Given that, eighteen seems a touch high to me. Who are we kidding about teenage sexuality? I suppose that if I were king I'd probably nudge the age of consent down a bit from there. But I don't have an exact figure that I'm happy with.

Anonymous said...

Thank you very much for this thoughtful essay. It expressed my own views on this topic very well, and you really got to the meat of the matter.

Anonymous said...

Sorry if I'm posting duplicates, but I can't tell if its posting.
Shit,
I guess I ASSumed that everyone who read him knew that... I shoulda said something I guess.

This is why I recommend taking full advantage of his "anti-copyright" instead of paying him. After all, his money is probably NAMBLAS money.

This is why I like Laws, because people can rationalize/justify anything, particularly in an age of moral relativism.
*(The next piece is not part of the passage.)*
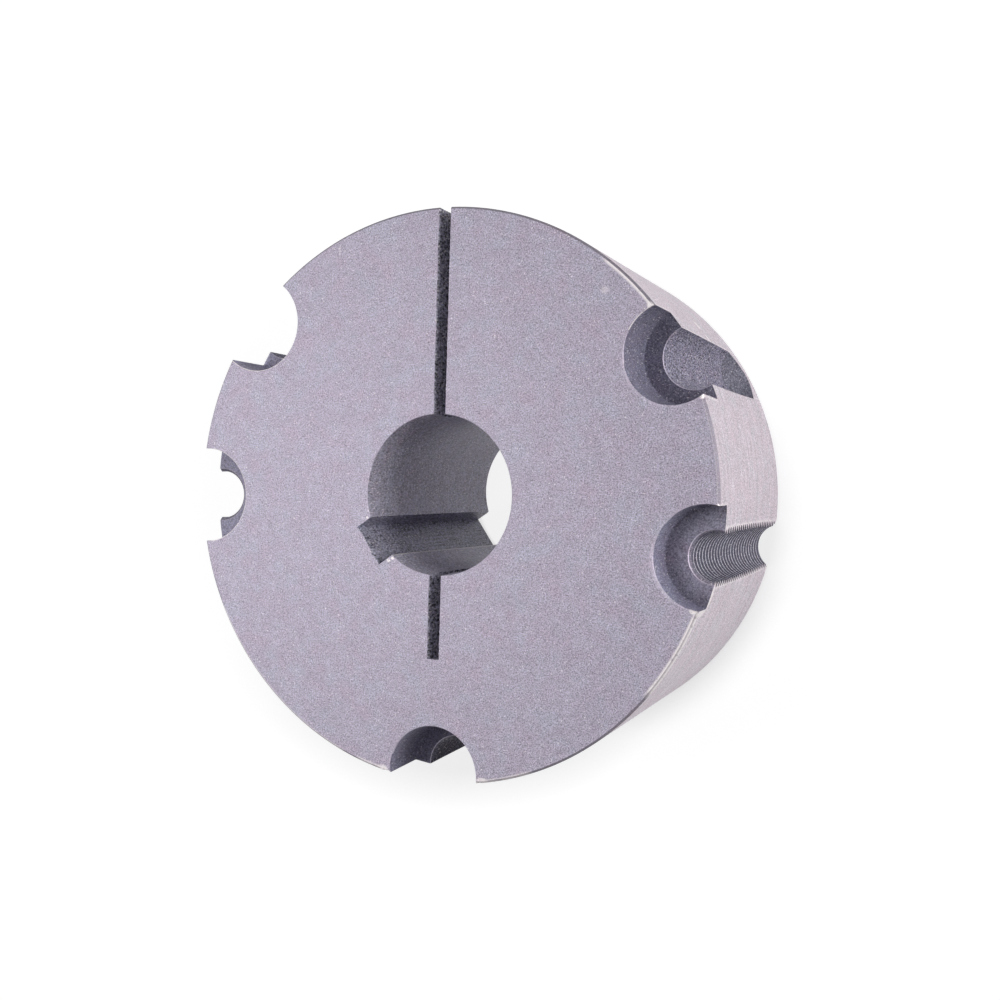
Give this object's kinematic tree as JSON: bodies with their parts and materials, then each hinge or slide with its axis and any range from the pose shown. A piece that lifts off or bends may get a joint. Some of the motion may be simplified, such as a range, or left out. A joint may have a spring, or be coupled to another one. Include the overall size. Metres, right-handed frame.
{
  "type": "taper bush",
  "caption": "Split, tapered cast-iron locking bush with a keyed bore and stepped half-holes down its flank for locking and jacking screws.",
  "frame": {"origin": "centre of the small end's face, on the bore's axis", "axes": "+Z along the bore from the small end to the large face, +Y through the middle of the split"},
  "size_m": [0.1264, 0.1259, 0.0635],
  "materials": {
    "phosphated_cast_iron": "turned and phosphated, matt"
  },
  "bodies": {
    "root": {"taper_bush": "phosphated_cast_iron"}
  },
  "joints": []
}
Incidently, you might be pleased to know that the law has rules about having sex with a minor "under 18*" when you are slightly over 18. I forget how it all works out, but I think if you are under 25 and they are over a certain age, it is not a crime.

Your views on consent are spot on, as far as I am concerned. Thanks for writing this, pedophiles make my blood boil.

But so does preying on teenagers. Reading the replies here, I feel compelled to point out that consent laws are not a question of teenage sexuality. Consent laws are designed to protect non-adults from adults pressuring/encouraging them into adult situations they are not prepared for. Theoretically, adults should have perspectives on sex, love and the responsibilities/obligations/results that attend such acts that people of a young age do not have the life experience to understand.
It is simply to easy for a 30 year old man to use sex and emotion to manipulate and psychologically abuse a teenage girl. A sixteen year old girl simply does not have a 50 year long perspective the way someone twice her age does.

And regardless of if he performed the act or not, he clearly romanticises it, which as a public figure is debatably worse (or at least more harmful).

-Shannon



*Except in Washington D.C., where you can sleep with anyone old enough to have a drivers license. Party on you shameful old fogies!

Anonymous said...

Yep. I haven't read any biographical essays about him, but having read his writings it's clear enough if you are paying attention, and I suspected as much.

I have no tolerance for child sexual abuse. When I sussed out what Hakim Bey was on about, I wondered if I should toss out his books and quit recommending them. But I find I have not felt compelled to do that. I think that to some rational extent (emphasis on the "rational" part) one can and should regard the works apart from the artist or author; because there is no human being who doesn't have a demon of some kind hiding inside them. Gandhi is said to have had sex with young girls because it kept him youthful, or some such. But clearly this fault of character did not prevent him from founding a movement which undeniably was a gift to humanity. And, to tell you the truth, Hakim Bey's works are just radical enough in just the right ways that I never endorse his point of view without reservation anyway. I think the main value of his work is a poetic or psychedelic one - traveling the paths of his thought expand the territory of what one *can* think. But that doesn't mean those are places one would want to dwell.

So I still quote and recommend him, but I often do it with a caveat.

Anonymous said...

Thanks for posting this important piece, especially in such a clear-headed, non-hysterical manner. This is a difficult subject to talk about, and it's also difficult, for many people, to criticize someone they've looked up to as a cultural icon. In spite of the difficulties, I think a respect for Truth and total disclosure are the most important concerns.

Oli said...

I know it's a little late in the game but I wasn't aware of this; thanks for the information. I am curious as to whether or not Bey acted on these desires and with whom.

Anonymous said...

Age of consent in the US is all over the map. 16 in many states, 17 or 18 in others. A bunch of places also have "close in age" exceptions so that as long as you're within a few years in age of your partner, it's no problem. This seems like a pretty sensible approach (except that it's jurisdiction by jurisdiction).

Jay said...

Even sadder situation involved interacting with him personally in creative/institutional capacity and finding him to be generous and thoughtful person, THEN learning of this. He was good friends with Allen Ginsberg and their mutual interests tarnish Ginsberg's legacy as well. (Other otherwise respected artists are part of this unfortunate circle. as well.)

Unknown said...

I used to read "Anarchy: A Journal of Desire Armed" back in the 80s and 90s, but damned if every single issue didn't include a cringe inducing article extolling the virtues of sexual adult/children relations...

J'Carlin said...

As a respected but convicted pedophile remarked the great thing about being old is they are now morally and technically legal.
Absolute age seems to be less important than relative age and power imbalance in terms of informed consent. Consentual erotic behavior is probably the norm for post pubescent people and probably even for pre-pubescent children since "playing doctor" is part of the vocabulary. Hence the critical importance of teaching sexuality as a part of our whole lives even before puberty h/t UU and UCC Our Whole Lives OWL curriculum in which respect, consent, and awareness of consequences, physical and emotional are more important than who does what and with with which and to whom. (From the infamous limmerick.)